Every line below should be repeated exactly.

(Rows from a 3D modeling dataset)
<<<<

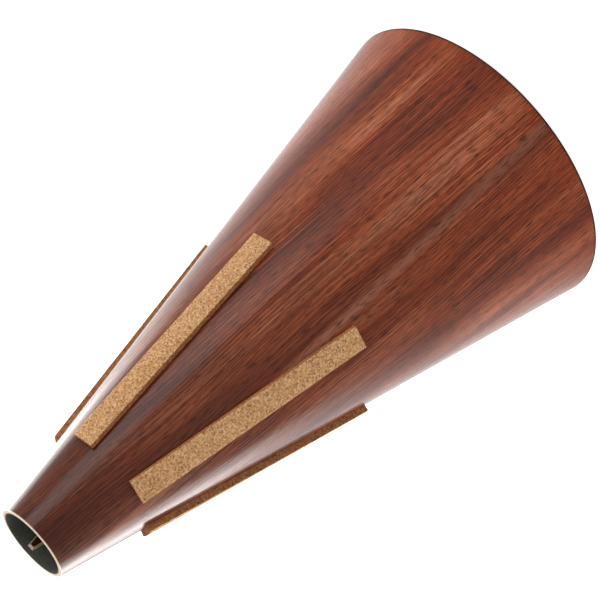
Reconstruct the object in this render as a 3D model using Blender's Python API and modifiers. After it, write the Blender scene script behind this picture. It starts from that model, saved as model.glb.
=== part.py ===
# French horn straight mute: a rolled wooden cone, closed at its wide end, with cork strips that seat it in the bell.
# It stands on its wide end. The origin is the centre of the base face and +Z runs along the axis to the open mouth.
# Bearings are in degrees round +Z, counter-clockwise from above, from the front, which faces -Y.
import bmesh
import bpy
from math import atan, atan2, cos, hypot, pi, radians, sin
from mathutils import Matrix, Vector

# Body, in metres
BODY_LENGTH = 0.245
WIDE_DIAMETER = 0.1342
MOUTH_DIAMETER = 0.0318
ROUND_STEPS = 96

# Laminated wall, from the outside in
VENEER_THICKNESS = 0.00045
CORE_THICKNESS = 0.0007
LINING_THICKNESS = 0.00025
PLY_GLUE = 0.00005
MOUTH_ROUNDING = 0.0003
ROUNDING_STEPS = 3

# Butt seam down the back, and the lath that backs it on the inside
SEAM_BEARING = 176.5
SEAM_GAP = 0.0002
LATH_WIDTH = 0.010
LATH_NOSE_WIDTH = 0.0031
LATH_NOSE_LENGTH = 0.022
LATH_INSET = 0.0019
LATH_THICKNESS = 0.0009
LATH_GLUE = 0.00015
LATH_FOOT_GAP = 0.0004
LATH_BEVEL_NARROW = 0.0004
LATH_BEVEL_WIDE = 0.0010
LATH_BEVEL_END = 0.0007

# Closed end: a plywood disc inside the wall, and a thin facing across the disc and the wall's edge
DISC_THICKNESS = 0.005
DISC_EDGE_GAP = 0.0002
FACING_THICKNESS = 0.0008
FACING_GLUE = 0.0001
FACING_ROUNDING = 0.0003

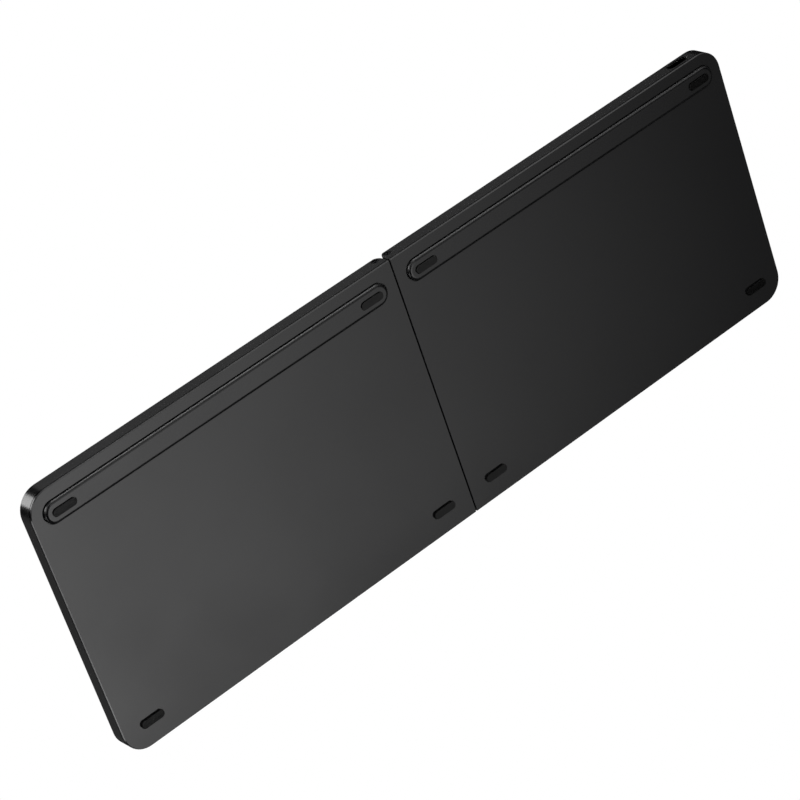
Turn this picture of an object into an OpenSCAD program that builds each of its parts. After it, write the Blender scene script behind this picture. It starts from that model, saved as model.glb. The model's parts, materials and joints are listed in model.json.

>>>>

#### Reply:
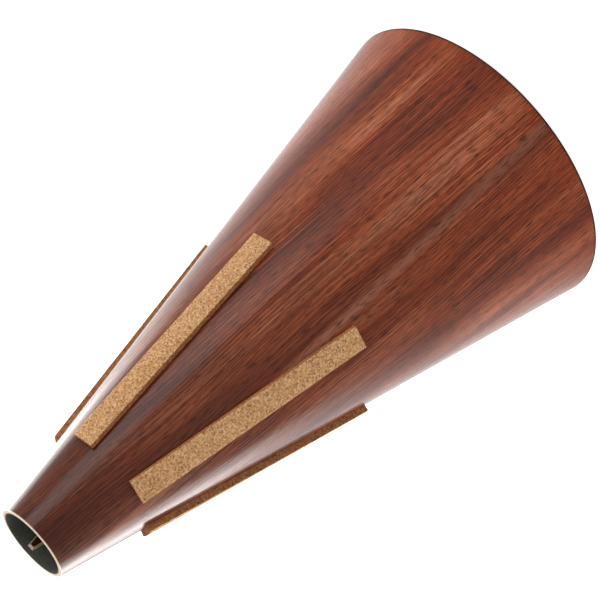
Reconstruct the object in this render as a 3D model using Blender's Python API and modifiers. After it, write the Blender scene script behind this picture. It starts from that model, saved as model.glb.
=== part.py ===
# French horn straight mute: a rolled wooden cone, closed at its wide end, with cork strips that seat it in the bell.
# It stands on its wide end. The origin is the centre of the base face and +Z runs along the axis to the open mouth.
# Bearings are in degrees round +Z, counter-clockwise from above, from the front, which faces -Y.
import bmesh
import bpy
from math import atan, atan2, cos, hypot, pi, radians, sin
from mathutils import Matrix, Vector

# Body, in metres
BODY_LENGTH = 0.245
WIDE_DIAMETER = 0.1342
MOUTH_DIAMETER = 0.0318
ROUND_STEPS = 96

# Laminated wall, from the outside in
VENEER_THICKNESS = 0.00045
CORE_THICKNESS = 0.0007
LINING_THICKNESS = 0.00025
PLY_GLUE = 0.00005
MOUTH_ROUNDING = 0.0003
ROUNDING_STEPS = 3

# Butt seam down the back, and the lath that backs it on the inside
SEAM_BEARING = 176.5
SEAM_GAP = 0.0002
LATH_WIDTH = 0.010
LATH_NOSE_WIDTH = 0.0031
LATH_NOSE_LENGTH = 0.022
LATH_INSET = 0.0019
LATH_THICKNESS = 0.0009
LATH_GLUE = 0.00015
LATH_FOOT_GAP = 0.0004
LATH_BEVEL_NARROW = 0.0004
LATH_BEVEL_WIDE = 0.0010
LATH_BEVEL_END = 0.0007

# Closed end: a plywood disc inside the wall, and a thin facing across the disc and the wall's edge
DISC_THICKNESS = 0.005
DISC_EDGE_GAP = 0.0002
FACING_THICKNESS = 0.0008
FACING_GLUE = 0.0001
FACING_ROUNDING = 0.0003

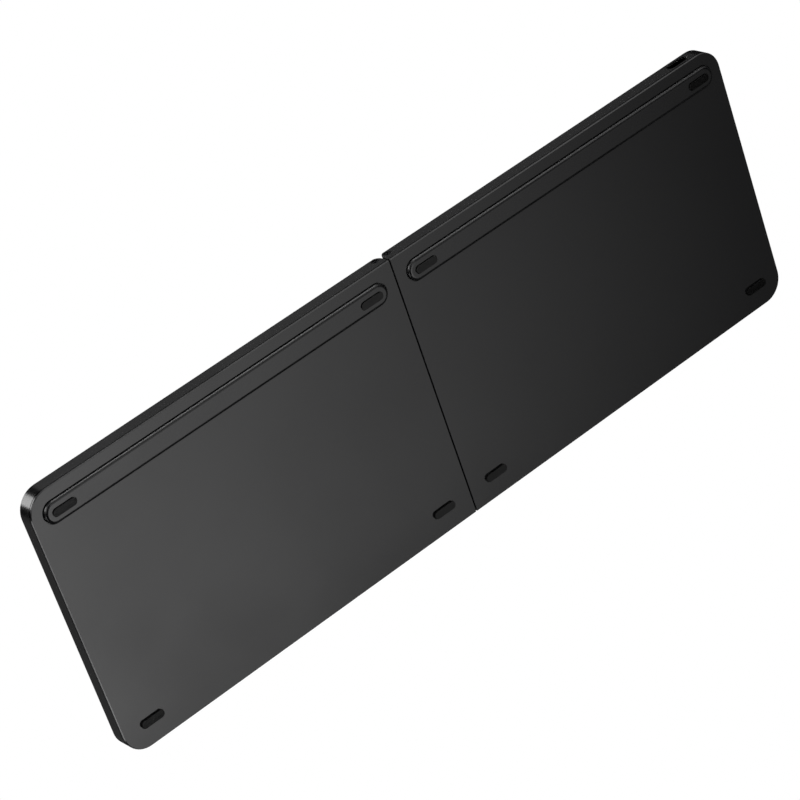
Turn this picture of an object into an OpenSCAD program that builds each of its parts. After it, write the Blender scene script behind this picture. It starts from that model, saved as model.glb. The model's parts, materials and joints are listed in model.json.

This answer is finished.